GJ, I must have shot over 500 3/8 bearings in the last couple of days and there was no band slippage at all with 3/4 single latex, and this was fitted to polished aluminium. I decided to take the tape off last nite and check the rubber and it was in perfect condition


----------



## Charles (Aug 26, 2010)

Castration rings ... I have used them, and that's why I talk in such a high voice!

Seriously, I used them a lot on the farm to castrate newborn lambs. They are small, and very strong ... but do expand greatly. They are sometimes used to de-horn cattle and goats, but it takes a long time to work on horns; and in my experience, the horns wind up being attached only at once side and then break off, causing pain and bleeding. But that is another story.
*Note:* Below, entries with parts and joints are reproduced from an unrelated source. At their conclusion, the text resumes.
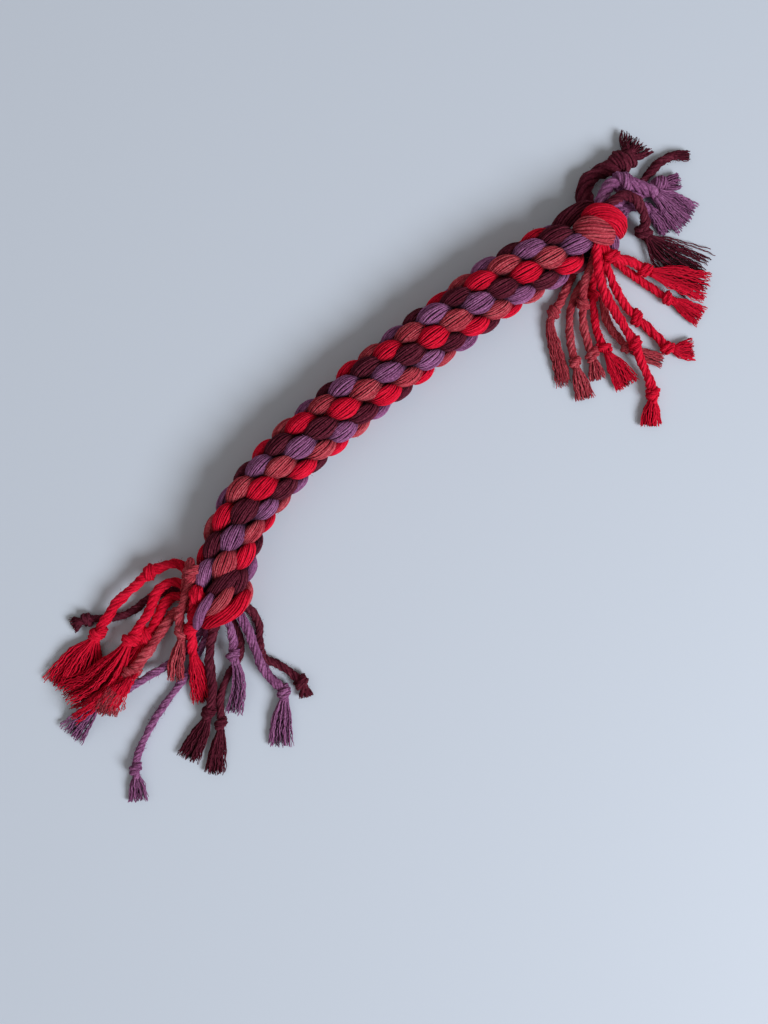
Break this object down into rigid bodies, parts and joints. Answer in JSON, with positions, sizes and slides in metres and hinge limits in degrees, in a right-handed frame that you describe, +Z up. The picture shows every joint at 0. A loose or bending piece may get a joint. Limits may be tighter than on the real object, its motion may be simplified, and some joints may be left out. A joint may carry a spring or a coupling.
{
  "type": "rope dog toy",
  "caption": "Curved dog tug toy of round-braided cotton cords in red, coral, purple and plum, with knotted, frayed tails at both ends.",
  "frame": {"origin": "middle of the toy's bounding box, on the surface that it lies on", "axes": "+X along the rope, from the end where the tails of the two groups of dyes lie spread wide to the end where the red and coral tails lie on one side and the purple and plum tails on the other; +Y is the outer side of the rope's bend; +Z is up"},
  "size_m": [0.4696, 0.1544, 0.0323],
  "materials": {
    "red_cotton": "matte dyed cotton cord, bright red",
    "coral_cotton": "matte dyed cotton cord, faded coral red",
    "purple_cotton": "matte dyed cotton cord, dusty purple",
    "plum_cotton": "matte dyed cotton cord, dark plum"
  },
  "bodies": {
    "root": {"braid_cord_red_1": "red_cotton", "braid_cord_plum_1": "plum_cotton", "braid_cord_coral_1": "coral_cotton", "braid_cord_red_2": "red_cotton", "braid_cord_purple_1": "purple_cotton", "braid_cord_coral_2": "coral_cotton", "braid_cord_plum_2": "plum_cotton", "braid_cord_purple_2": "purple_cotton", "upper_bight_red": "red_cotton", "upper_bight_coral": "coral_cotton", "upper_bight_purple": "purple_cotton", "upper_bight_plum": "plum_cotton", "lower_bight_red": "red_cotton", "lower_bight_coral": "coral_cotton", "lower_bight_plum": "plum_cotton", "lower_bight_purple": "purple_cotton", "upper_coral_tail_1": "coral_cotton", "upper_coral_tail_2": "coral_cotton", "upper_coral_tail_3": "coral_cotton", "upper_red_tail_1": "red_cotton", "upper_coral_tail_4": "coral_cotton", "upper_red_tail_2": "red_cotton", "upper_red_tail_3": "red_cotton", "upper_red_tail_4": "red_cotton", "upper_red_tail_5": "red_cotton", "upper_plum_tail_1": "plum_cotton", "upper_plum_tail_2": "plum_cotton", "upper_purple_tail_1": "purple_cotton", "upper_purple_tail_2": "purple_cotton", "upper_purple_tail_3": "purple_cotton", "upper_plum_tail_3": "plum_cotton", "upper_purple_stub": "purple_cotton", "lower_coral_tail_1": "coral_cotton", "lower_red_tail_1": "red_cotton", "lower_red_tail_2": "red_cotton", "lower_red_tail_3": "red_cotton", "lower_red_tail_4": "red_cotton", "lower_coral_tail_2": "coral_cotton", "lower_plum_tail_1": "plum_cotton", "lower_purple_tail_1": "purple_cotton", "lower_purple_tail_2": "purple_cotton", "lower_plum_tail_2": "plum_cotton", "lower_plum_tail_3": "plum_cotton", "lower_purple_tail_3": "purple_cotton", "lower_purple_tail_4": "purple_cotton", "lower_plum_tail_4": "plum_cotton"}
  },
  "joints": []
}
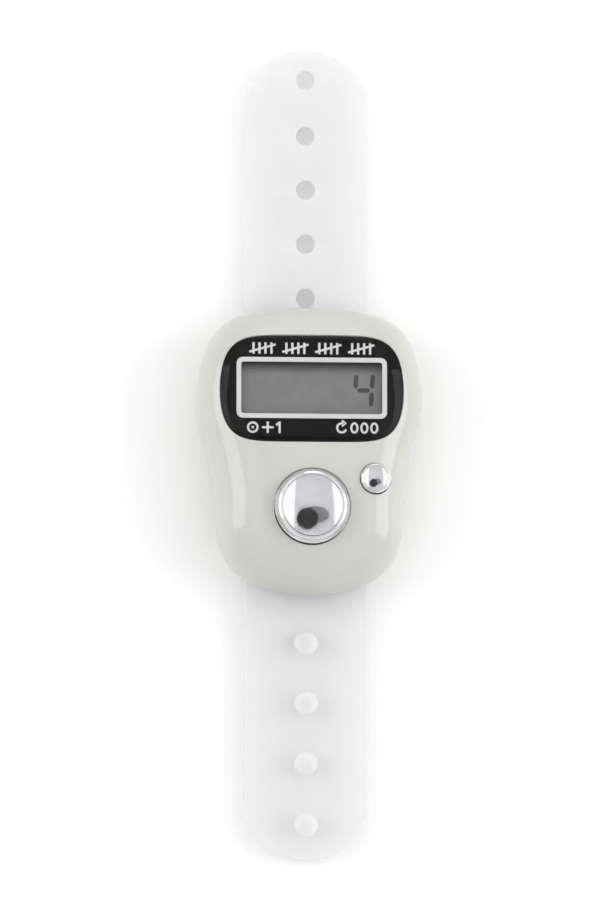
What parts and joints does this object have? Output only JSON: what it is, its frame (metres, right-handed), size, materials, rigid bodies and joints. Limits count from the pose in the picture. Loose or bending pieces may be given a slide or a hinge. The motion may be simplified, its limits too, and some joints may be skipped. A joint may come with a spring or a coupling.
{
  "type": "finger tally counter",
  "caption": "Finger tally counter: rounded plastic case with a liquid crystal window, a chrome count key, a small chrome reset key and a translucent peg strap.",
  "frame": {"origin": "below the middle of the case, at the undersides of the strap loops; the strap lies 0.5 mm towards the display end, so the middle of the overall box is 0.5 mm along +Y from here", "axes": "+Y from the keys towards the display end and along the strap's holed half, +Z out of the front face, +X to the reset key's side"},
  "size_m": [0.0298, 0.108, 0.0146],
  "materials": {
    "case_plastic": "gloss moulded ABS, warm off-white",
    "screw_steel": "nickel plated",
    "label_black": "black printed film",
    "lens_clear": "clear gloss acrylic",
    "polariser_film": "neutral polarising film",
    "lcd_glass": "thin clear glass",
    "reflector_film": "grey reflective film",
    "foam_grey": "closed-cell foam",
    "contact_rubber": "striped contact elastomer",
    "board_green": "green solder mask",
    "epoxy_black": "black epoxy drop",
    "ceramic_tan": "ceramic chip",
    "cell_steel": "nickel plated steel",
    "contact_brass": "plated spring brass",
    "keypad_rubber": "translucent grey silicone",
    "carbon_black": "carbon loaded silicone",
    "key_chrome": "vacuum chrome plated plastic",
    "strap_silicone": "frosted translucent elastomer"
  },
  "bodies": {
    "root": {"upper_shell": "case_plastic", "back_cover": "case_plastic", "case_screws": "screw_steel", "label_film": "label_black", "display_lens": "lens_clear", "lcd_front_polariser": "polariser_film", "lcd_front_glass": "lcd_glass", "lcd_rear_glass": "lcd_glass", "lcd_reflector": "reflector_film", "lcd_foam_pad": "foam_grey", "zebra_strip": "contact_rubber", "circuit_board": "board_green", "board_screws": "screw_steel", "chip_blob": "epoxy_black", "board_capacitors": "ceramic_tan", "battery_cell": "cell_steel", "battery_plus_contact": "contact_brass", "battery_minus_spring": "cell_steel", "keypad_sheet": "keypad_rubber", "count_dome": "keypad_rubber", "reset_dome": "keypad_rubber", "strap_middle": "strap_silicone"},
    "count_key": {"count_button": "key_chrome", "count_pill": "carbon_black"},
    "reset_key": {"reset_button": "key_chrome", "reset_pill": "carbon_black"},
    "door": {"battery_door": "case_plastic"},
    "holes_1": {"strap_hole_1": "strap_silicone"},
    "pegs_1": {"strap_peg_1": "strap_silicone"},
    "holes_2": {"strap_hole_2": "strap_silicone"},
    "pegs_2": {"strap_peg_2": "strap_silicone"},
    "holes_3": {"strap_hole_3": "strap_silicone"},
    "pegs_3": {"strap_peg_3": "strap_silicone"},
    "holes_4": {"strap_hole_4": "strap_silicone"},
    "pegs_4": {"strap_peg_4": "strap_silicone"}
  },
  "joints": [
    {"name": "count_press", "type": "slide", "parent": "root", "child": "count_key", "axis": [0, 0, -1], "range_m": [0, 0.00075], "stiffness_N_per_m": 800, "springref_m": -0.0003, "deforming": ["count_dome"]},
    {"name": "reset_press", "type": "slide", "parent": "root", "child": "reset_key", "axis": [0, 0, -1], "range_m": [0, 0.00075], "stiffness_N_per_m": 800, "springref_m": -0.0003, "deforming": ["reset_dome"]},
    {"name": "battery_door_slide", "type": "slide", "parent": "root", "child": "door", "axis": [1, 0, 0], "range_m": [0, 0.014]},
    {"name": "hole_half_wrap", "type": "hinge", "parent": "root", "child": "holes_1", "pos_m": [-0.0003, 0.0166, 0.0019], "axis": [-1, 0, 0], "range_deg": [0, 80], "stiffness_Nm_per_rad": 0.008},
    {"name": "hole_half_bend_2", "type": "hinge", "parent": "holes_1", "child": "holes_2", "pos_m": [-0.0003, 0.02465, 0.0019], "axis": [-1, 0, 0], "range_deg": [0, 42.4]},
    {"name": "hole_half_bend_3", "type": "hinge", "parent": "holes_2", "child": "holes_3", "pos_m": [-0.0003, 0.03195, 0.0019], "axis": [-1, 0, 0], "range_deg": [0, 31.5]},
    {"name": "hole_half_bend_4", "type": "hinge", "parent": "holes_3", "child": "holes_4", "pos_m": [-0.0003, 0.0373, 0.0019], "axis": [-1, 0, 0], "range_deg": [0, 26.3]},
    {"name": "peg_half_wrap", "type": "hinge", "parent": "root", "child": "pegs_1", "pos_m": [-0.0003, -0.0166, 0.0019], "axis": [1, 0, 0], "range_deg": [0, 72], "stiffness_Nm_per_rad": 0.008},
    {"name": "peg_half_bend_2", "type": "hinge", "parent": "pegs_1", "child": "pegs_2", "pos_m": [-0.0003, -0.0211, 0.0019], "axis": [1, 0, 0], "range_deg": [0, 41.1]},
    {"name": "peg_half_bend_3", "type": "hinge", "parent": "pegs_2", "child": "pegs_3", "pos_m": [-0.0003, -0.02905, 0.0019], "axis": [1, 0, 0], "range_deg": [0, 39.1]},
    {"name": "peg_half_bend_4", "type": "hinge", "parent": "pegs_3", "child": "pegs_4", "pos_m": [-0.0003, -0.03695, 0.0019], "axis": [1, 0, 0], "range_deg": [0, 28.1]}
  ],
  "couplings": [
    {"joint": "hole_half_bend_2", "follows": "hole_half_wrap", "ratio": 0.52942},
    {"joint": "hole_half_bend_3", "follows": "hole_half_wrap", "ratio": 0.39307},
    {"joint": "hole_half_bend_4", "follows": "hole_half_wrap", "ratio": 0.32751},
    {"joint": "peg_half_bend_2", "follows": "peg_half_wrap", "ratio": 0.56944},
    {"joint": "peg_half_bend_3", "follows": "peg_half_wrap", "ratio": 0.54167},
    {"joint": "peg_half_bend_4", "follows": "peg_half_wrap", "ratio": 0.38889}
  ]
}
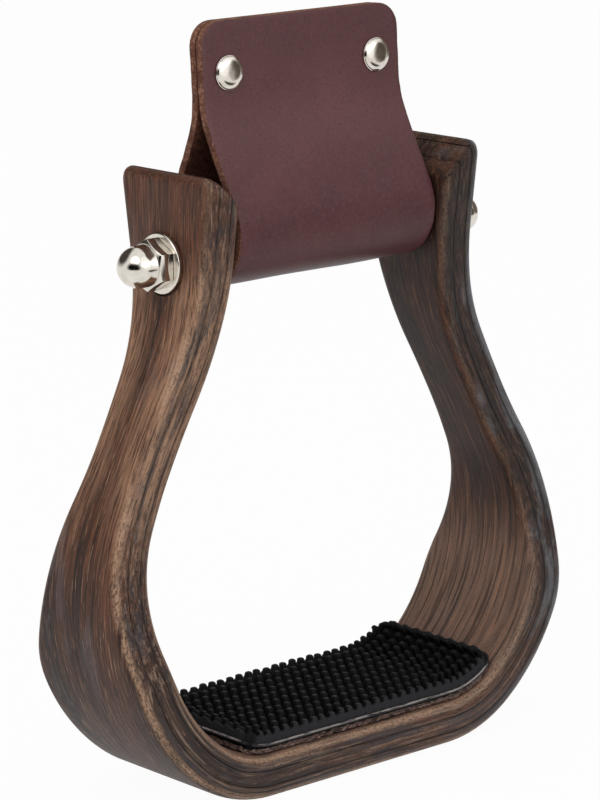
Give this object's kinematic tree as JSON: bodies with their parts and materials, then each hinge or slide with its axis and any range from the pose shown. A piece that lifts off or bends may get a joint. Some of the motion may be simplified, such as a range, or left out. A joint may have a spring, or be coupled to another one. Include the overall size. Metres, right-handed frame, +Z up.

I think trying to apply castration rings by hand would be a MAJOR pain. The best bet would be to use castration ring pliers:

http://www.amazon.com/Durvet-Castration-Ring-Pliers/dp/B000HHQGEU

The pliers are not heavy, but it would just be one more piece of kit to carry around out in the bush. If you use the piers to put the rings on, I think they would work quite well.

Cheers .... Charles


----------



## tubeman (Mar 7, 2011)

Thanks for that info Charles. I am currently in the process of making another aluminium PFS and intent to file out the 4 areas marked in ink. I thought perhaps 3 'O' or Castration rings recessed into this slot would hold bands securely. Any thoughts on this ?


----------



## slingshot_sniper (Feb 20, 2011)

If you have some 1745 tube you could fashion o rings from it to try..maybe


----------



## tubeman (Mar 7, 2011)

Now there's an idea SS, and I have some 1745 tube off cuts. Sometimes I just miss the obvious mate


----------



## slingshot_sniper (Feb 20, 2011)

tubeman said:


> Now there's an idea SS, and I have some 1745 tube off cuts. Sometimes I just miss the obvious mate


I tried it with one and it was not to bad,it held but more would be better


----------



## tubeman (Mar 7, 2011)

slingshot_sniper said:


> Now there's an idea SS, and I have some 1745 tube off cuts. Sometimes I just miss the obvious mate


I tried it with one and it was not to bad,it held but more would be better








[/quote]
' more would be better ' I have this problem with lager as well


----------



## slingshot_sniper (Feb 20, 2011)

tubeman said:


> Now there's an idea SS, and I have some 1745 tube off cuts. Sometimes I just miss the obvious mate


I tried it with one and it was not to bad,it held but more would be better








[/quote]
' more would be better ' I have this problem with lager as well








[/quote]
Lol now that's a fact


----------



## Charles (Aug 26, 2010)

tubeman said:


> Thanks for that info Charles. I am currently in the process of making another aluminium PFS and intent to file out the 4 areas marked in ink. I thought perhaps 3 'O' or Castration rings recessed into this slot would hold bands securely. Any thoughts on this ?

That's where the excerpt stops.